SOURCE MATERIAL —
********
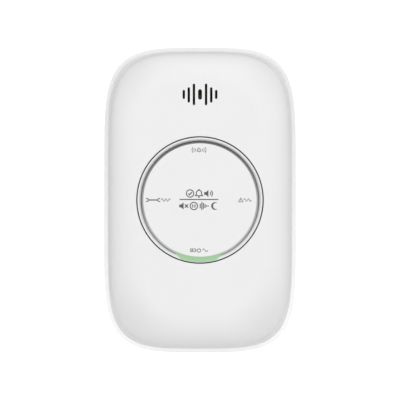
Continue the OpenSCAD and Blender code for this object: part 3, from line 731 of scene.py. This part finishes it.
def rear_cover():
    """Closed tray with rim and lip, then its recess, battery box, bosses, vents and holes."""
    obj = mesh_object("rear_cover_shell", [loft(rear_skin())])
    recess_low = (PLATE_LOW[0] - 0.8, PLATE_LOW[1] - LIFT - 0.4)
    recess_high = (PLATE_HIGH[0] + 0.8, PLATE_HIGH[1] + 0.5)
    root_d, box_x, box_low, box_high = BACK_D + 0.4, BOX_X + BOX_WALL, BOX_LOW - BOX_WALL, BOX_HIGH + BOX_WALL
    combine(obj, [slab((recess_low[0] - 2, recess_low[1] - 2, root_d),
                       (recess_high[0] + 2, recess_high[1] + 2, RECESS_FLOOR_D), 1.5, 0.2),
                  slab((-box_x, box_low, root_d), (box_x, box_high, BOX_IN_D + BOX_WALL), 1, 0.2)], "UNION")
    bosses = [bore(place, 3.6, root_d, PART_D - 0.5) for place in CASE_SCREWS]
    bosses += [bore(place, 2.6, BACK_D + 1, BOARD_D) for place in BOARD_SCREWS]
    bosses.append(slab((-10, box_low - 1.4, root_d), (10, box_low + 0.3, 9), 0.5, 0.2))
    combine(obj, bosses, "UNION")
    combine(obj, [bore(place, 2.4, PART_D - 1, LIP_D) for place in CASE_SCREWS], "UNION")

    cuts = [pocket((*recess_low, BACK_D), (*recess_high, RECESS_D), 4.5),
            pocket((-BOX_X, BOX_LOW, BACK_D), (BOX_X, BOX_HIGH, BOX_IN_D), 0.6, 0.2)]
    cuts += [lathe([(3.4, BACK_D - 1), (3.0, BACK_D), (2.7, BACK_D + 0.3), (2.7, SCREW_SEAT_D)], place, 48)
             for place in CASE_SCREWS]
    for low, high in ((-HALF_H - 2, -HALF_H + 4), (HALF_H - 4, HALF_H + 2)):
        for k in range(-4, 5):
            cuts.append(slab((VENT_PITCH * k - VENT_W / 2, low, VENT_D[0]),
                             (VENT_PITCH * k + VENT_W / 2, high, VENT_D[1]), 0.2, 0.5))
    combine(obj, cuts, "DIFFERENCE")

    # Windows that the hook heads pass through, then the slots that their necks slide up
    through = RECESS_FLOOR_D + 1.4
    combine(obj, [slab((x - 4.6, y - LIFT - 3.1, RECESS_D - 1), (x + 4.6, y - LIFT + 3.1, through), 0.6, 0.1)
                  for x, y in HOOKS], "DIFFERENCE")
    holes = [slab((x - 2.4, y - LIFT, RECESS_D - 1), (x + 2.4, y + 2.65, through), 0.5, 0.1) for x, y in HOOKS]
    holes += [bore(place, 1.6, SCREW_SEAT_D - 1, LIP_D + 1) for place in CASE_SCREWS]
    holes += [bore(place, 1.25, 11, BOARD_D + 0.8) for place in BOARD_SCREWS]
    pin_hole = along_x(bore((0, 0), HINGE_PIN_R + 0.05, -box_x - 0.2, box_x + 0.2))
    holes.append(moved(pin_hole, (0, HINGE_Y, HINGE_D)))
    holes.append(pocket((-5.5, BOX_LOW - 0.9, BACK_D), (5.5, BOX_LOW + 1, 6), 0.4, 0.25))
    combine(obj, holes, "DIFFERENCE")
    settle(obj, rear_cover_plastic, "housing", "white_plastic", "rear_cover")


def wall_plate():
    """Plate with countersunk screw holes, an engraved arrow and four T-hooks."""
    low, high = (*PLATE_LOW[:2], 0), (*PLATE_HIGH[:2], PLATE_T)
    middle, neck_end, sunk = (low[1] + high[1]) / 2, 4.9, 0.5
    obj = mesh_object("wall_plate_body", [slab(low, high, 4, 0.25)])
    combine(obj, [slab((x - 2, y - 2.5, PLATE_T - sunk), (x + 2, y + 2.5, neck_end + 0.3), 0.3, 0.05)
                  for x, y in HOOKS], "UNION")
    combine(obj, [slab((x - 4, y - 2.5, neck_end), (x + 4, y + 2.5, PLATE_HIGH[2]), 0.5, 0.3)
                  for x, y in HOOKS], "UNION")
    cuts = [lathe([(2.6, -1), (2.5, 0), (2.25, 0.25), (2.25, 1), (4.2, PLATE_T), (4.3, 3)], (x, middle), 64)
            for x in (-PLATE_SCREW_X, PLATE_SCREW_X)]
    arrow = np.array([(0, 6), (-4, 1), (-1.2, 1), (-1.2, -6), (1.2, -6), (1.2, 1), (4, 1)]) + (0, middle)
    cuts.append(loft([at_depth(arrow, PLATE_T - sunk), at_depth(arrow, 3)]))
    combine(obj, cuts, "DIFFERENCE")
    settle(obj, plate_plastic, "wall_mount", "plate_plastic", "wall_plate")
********
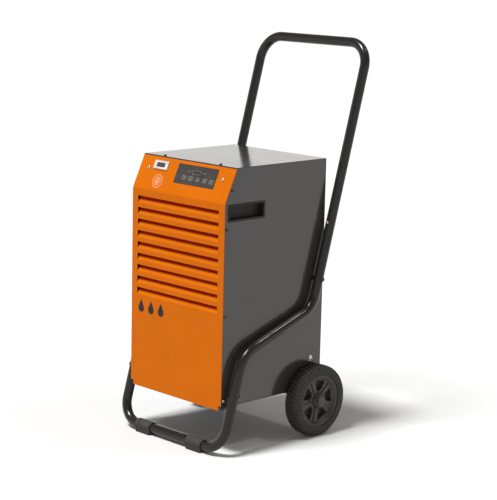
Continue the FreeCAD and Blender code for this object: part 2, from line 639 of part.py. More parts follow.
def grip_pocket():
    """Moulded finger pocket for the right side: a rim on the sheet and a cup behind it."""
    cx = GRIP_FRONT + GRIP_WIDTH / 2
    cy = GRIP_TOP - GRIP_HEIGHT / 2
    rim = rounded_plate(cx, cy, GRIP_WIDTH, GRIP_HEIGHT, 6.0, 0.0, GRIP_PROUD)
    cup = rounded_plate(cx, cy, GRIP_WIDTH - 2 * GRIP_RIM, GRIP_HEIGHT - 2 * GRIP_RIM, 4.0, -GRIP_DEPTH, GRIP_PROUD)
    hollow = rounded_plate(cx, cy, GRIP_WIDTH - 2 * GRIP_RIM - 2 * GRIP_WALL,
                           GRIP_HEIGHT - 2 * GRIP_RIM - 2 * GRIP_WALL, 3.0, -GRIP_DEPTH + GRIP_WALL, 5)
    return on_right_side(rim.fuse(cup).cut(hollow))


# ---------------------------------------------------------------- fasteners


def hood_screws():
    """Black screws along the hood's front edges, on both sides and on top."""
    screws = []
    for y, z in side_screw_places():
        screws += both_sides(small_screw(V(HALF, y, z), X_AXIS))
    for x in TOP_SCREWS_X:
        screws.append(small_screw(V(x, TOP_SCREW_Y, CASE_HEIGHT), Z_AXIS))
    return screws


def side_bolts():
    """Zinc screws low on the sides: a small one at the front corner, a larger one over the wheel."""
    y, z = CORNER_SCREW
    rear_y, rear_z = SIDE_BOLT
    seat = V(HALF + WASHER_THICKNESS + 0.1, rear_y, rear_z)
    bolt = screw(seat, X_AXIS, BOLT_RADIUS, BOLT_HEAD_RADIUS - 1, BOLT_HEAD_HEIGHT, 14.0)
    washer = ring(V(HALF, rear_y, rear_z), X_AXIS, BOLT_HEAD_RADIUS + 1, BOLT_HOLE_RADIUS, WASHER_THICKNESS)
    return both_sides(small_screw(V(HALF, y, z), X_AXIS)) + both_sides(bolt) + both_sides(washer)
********
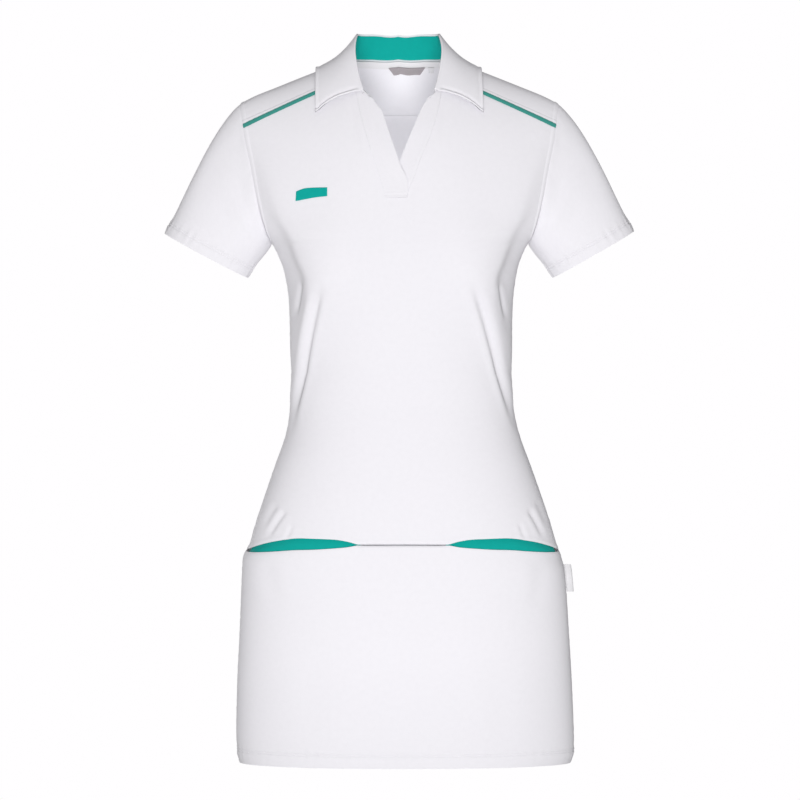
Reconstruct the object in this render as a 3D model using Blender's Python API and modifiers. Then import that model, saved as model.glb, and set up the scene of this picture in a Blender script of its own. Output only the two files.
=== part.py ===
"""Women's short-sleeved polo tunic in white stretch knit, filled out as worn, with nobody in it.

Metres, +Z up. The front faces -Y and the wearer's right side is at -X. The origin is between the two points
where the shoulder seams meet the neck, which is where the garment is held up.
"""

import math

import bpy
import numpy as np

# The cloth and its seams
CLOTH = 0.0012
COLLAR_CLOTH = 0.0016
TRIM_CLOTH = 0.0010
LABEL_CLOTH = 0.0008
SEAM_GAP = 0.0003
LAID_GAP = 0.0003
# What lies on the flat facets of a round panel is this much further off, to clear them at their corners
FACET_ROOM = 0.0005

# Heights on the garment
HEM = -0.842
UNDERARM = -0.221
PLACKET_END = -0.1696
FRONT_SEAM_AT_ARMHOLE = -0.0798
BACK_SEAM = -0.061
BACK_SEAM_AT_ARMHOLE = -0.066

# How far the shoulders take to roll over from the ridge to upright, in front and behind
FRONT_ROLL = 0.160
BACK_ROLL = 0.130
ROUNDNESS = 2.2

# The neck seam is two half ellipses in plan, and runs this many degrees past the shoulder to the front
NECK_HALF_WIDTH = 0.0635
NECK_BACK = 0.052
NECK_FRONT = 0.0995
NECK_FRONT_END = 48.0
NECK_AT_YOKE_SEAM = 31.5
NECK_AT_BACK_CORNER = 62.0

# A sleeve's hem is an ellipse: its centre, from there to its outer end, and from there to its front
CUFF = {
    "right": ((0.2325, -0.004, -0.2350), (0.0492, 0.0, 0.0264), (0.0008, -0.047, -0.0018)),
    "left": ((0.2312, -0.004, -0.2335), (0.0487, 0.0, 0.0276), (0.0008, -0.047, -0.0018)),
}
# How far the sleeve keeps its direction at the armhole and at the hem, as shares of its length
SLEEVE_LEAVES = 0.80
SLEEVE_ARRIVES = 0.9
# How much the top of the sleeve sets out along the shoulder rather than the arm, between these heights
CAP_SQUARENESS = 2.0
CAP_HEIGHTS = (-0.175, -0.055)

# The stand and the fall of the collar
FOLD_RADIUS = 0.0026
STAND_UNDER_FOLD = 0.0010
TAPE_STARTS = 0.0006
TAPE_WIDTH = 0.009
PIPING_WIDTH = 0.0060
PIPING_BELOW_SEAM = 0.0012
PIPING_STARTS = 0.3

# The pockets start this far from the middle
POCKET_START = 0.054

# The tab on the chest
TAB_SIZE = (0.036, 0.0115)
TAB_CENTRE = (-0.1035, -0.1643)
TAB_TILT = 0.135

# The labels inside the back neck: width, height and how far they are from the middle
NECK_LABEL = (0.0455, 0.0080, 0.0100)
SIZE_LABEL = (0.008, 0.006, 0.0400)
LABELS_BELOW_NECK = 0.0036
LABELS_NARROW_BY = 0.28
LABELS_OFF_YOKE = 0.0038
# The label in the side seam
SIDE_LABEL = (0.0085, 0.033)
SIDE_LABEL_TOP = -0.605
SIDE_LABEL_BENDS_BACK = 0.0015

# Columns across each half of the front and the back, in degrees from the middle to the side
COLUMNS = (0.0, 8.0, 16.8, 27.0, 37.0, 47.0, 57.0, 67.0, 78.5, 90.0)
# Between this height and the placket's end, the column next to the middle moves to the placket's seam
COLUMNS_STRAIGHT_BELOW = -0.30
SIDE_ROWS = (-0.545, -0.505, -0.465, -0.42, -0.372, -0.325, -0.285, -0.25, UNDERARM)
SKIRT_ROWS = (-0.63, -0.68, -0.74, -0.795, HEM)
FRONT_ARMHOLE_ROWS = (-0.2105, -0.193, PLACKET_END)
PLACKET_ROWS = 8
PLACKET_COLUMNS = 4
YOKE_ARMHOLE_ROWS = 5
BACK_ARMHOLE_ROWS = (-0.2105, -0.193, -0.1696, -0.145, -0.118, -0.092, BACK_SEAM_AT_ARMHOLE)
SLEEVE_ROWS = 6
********
THE REQUEST —
Identify the lines above with the word "code". Copy them.

ANSWER FOR THE TASK —
Continue the OpenSCAD and Blender code for this object: part 3, from line 731 of scene.py. This part finishes it.
Continue the FreeCAD and Blender code for this object: part 2, from line 639 of part.py. More parts follow.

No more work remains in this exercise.